When it comes to the old white men in positions and power and their underestimation of her, Mya-Rose has not only gotten used to it, but uses it to her advantage. “So it can work for me now. Like when I was meeting my MP about fox hunting — he had the facts, but I don’t think he was expected to be assaulted with, ‘What are you doing? What’s going on? You need to fact check, that’s not right.’ He just wasn’t really prepared. The current political climate hasn’t made things easy either. “There was a period after Brexit, after Trump’s Muslim ban, where people just felt very confident in what are usually quite controversial views.

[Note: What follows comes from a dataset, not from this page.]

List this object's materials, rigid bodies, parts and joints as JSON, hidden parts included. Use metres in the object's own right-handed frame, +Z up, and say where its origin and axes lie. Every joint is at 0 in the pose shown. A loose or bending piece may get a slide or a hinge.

So I got a big wave of Islamophobia for a few months.” How does a 15-year-old deal with that? “At the start it was emotionally trying. But I got a really thick skin, quickly. “It doesn’t really upset me anymore. It makes me quite angry. Like — who are you to tell me what I can and can’t talk about?”
If there’s anything that the past few months have taught us, it’s that young women have power. They have agency. And they’re intent on using it. We’d cheers to that, but Mya-Rose is still three years off a pint — and there’s a lot of world to be saved before then.